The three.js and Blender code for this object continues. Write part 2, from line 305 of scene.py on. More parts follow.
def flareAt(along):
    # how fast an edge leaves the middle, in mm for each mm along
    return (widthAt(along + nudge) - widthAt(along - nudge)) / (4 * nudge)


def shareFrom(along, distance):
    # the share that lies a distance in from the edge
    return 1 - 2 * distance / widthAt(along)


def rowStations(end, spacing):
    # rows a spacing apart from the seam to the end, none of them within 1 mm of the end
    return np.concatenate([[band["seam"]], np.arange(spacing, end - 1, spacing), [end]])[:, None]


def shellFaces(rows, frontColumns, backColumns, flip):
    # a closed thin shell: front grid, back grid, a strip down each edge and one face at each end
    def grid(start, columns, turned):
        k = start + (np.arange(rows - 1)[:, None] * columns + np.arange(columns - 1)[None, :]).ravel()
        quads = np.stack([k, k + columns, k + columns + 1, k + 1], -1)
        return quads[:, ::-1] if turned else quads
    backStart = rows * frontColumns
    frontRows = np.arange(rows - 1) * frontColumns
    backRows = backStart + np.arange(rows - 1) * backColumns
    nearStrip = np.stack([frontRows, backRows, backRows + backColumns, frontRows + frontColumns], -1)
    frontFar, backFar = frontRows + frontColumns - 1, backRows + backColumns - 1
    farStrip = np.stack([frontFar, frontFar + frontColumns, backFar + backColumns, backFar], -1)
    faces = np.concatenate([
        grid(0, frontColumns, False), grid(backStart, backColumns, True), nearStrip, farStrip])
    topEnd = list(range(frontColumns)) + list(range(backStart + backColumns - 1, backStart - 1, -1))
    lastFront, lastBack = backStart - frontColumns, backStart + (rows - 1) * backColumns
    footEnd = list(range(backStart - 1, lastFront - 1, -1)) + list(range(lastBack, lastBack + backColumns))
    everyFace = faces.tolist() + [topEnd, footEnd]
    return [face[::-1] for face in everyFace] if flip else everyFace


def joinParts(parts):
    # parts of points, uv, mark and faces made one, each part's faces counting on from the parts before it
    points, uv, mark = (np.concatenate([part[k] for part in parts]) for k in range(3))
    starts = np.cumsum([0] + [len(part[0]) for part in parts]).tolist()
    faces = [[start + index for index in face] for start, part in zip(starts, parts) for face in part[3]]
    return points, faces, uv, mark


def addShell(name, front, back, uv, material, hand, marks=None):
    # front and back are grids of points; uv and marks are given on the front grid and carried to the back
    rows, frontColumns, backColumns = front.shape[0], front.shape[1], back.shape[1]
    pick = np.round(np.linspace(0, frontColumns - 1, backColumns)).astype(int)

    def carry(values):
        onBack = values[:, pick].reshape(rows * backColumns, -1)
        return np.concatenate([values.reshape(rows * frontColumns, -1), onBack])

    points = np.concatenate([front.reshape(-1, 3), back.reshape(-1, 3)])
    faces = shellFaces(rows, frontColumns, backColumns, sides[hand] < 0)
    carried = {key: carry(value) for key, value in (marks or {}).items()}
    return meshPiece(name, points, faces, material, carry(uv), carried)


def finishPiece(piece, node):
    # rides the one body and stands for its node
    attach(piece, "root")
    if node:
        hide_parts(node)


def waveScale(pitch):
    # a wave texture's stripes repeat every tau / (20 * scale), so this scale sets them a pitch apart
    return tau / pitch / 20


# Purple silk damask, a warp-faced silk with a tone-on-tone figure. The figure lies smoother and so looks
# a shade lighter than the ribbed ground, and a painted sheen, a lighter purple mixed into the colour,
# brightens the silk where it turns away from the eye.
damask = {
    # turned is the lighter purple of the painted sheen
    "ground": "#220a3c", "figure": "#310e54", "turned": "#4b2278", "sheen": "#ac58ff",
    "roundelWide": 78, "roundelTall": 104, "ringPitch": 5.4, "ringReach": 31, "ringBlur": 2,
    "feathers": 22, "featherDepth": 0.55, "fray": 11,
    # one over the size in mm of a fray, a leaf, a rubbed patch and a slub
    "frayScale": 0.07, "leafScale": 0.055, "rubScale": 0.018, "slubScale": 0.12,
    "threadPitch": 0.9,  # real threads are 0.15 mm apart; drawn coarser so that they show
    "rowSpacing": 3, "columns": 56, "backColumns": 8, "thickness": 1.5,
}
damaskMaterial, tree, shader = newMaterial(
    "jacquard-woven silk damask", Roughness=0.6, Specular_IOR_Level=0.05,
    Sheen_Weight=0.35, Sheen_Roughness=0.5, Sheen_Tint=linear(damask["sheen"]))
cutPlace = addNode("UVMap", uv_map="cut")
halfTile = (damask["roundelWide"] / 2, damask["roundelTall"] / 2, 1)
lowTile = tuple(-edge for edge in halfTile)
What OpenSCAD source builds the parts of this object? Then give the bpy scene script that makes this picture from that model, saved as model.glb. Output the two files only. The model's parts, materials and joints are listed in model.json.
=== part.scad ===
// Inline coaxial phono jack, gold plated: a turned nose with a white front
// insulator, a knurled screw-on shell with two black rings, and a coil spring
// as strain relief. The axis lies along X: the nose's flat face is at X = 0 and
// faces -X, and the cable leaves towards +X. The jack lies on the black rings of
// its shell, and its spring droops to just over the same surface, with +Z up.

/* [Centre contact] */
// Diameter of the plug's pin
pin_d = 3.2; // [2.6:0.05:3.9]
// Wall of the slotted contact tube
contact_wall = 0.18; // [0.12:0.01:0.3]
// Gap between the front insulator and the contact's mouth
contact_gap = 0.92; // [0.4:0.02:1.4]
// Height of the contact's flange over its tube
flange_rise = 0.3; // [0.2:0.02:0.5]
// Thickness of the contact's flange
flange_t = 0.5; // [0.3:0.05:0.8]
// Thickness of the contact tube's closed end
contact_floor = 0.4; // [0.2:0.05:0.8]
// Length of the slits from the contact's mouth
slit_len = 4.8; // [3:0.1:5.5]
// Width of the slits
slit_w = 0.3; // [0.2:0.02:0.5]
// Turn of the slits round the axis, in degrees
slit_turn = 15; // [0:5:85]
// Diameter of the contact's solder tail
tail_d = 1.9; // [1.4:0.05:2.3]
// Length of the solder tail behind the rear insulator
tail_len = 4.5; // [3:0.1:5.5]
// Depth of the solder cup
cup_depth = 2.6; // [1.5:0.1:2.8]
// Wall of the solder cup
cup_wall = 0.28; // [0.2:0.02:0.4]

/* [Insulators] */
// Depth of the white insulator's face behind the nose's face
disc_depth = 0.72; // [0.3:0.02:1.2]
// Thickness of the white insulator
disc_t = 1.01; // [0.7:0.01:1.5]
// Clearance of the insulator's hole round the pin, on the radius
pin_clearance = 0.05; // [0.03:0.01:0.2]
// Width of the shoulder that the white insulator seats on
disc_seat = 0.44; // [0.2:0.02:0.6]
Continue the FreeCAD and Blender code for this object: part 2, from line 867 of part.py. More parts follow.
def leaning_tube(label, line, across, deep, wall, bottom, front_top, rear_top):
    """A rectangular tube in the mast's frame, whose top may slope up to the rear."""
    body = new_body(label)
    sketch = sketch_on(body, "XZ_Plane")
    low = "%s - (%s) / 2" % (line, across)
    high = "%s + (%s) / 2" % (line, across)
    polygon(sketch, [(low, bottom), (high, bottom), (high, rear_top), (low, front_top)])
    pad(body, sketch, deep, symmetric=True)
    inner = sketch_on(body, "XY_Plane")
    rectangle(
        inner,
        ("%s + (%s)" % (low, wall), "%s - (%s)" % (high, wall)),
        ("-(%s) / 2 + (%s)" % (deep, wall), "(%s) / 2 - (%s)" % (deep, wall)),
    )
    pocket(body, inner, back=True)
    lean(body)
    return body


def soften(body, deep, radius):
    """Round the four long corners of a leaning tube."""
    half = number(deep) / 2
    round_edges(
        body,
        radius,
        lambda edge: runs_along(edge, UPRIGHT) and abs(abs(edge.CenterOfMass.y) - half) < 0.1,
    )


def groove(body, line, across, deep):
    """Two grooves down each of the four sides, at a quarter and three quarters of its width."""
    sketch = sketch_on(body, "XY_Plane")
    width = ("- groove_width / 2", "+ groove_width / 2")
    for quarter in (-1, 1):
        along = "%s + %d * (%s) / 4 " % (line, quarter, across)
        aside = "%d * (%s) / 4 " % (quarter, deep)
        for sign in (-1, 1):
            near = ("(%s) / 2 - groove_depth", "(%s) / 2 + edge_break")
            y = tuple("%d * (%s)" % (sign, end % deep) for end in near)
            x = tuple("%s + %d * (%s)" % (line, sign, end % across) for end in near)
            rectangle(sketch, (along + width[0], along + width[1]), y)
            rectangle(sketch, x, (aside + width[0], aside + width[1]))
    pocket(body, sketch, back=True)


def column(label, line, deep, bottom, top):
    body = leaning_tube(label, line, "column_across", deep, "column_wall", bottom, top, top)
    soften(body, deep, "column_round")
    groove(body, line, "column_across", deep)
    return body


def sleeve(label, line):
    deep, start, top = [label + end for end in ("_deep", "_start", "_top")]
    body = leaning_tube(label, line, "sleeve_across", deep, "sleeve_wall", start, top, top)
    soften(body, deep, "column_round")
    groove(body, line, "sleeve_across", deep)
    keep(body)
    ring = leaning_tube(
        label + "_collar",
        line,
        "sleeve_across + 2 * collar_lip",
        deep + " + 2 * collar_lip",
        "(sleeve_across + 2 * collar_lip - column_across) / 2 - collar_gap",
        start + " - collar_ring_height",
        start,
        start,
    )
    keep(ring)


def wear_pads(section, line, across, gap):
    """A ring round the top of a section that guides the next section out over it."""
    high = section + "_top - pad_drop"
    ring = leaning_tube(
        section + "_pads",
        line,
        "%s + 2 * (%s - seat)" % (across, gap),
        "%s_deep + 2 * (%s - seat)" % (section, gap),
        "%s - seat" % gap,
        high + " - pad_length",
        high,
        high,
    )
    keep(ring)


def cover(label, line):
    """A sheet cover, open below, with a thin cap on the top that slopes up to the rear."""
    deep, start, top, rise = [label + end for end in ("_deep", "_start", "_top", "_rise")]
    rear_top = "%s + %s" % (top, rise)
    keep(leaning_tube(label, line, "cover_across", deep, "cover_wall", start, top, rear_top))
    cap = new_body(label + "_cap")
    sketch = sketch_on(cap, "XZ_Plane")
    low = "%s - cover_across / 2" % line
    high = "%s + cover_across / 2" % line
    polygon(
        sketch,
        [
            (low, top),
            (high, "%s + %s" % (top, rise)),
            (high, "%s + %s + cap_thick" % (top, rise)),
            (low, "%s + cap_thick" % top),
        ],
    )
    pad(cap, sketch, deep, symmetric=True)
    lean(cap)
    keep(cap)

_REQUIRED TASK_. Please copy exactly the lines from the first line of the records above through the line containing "return (widthAt(along +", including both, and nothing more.

_TASK RESULT_.
The three.js and Blender code for this object continues. Write part 2, from line 305 of scene.py on. More parts follow.
def flareAt(along):
    # how fast an edge leaves the middle, in mm for each mm along
    return (widthAt(along + nudge) - widthAt(along - nudge)) / (4 * nudge)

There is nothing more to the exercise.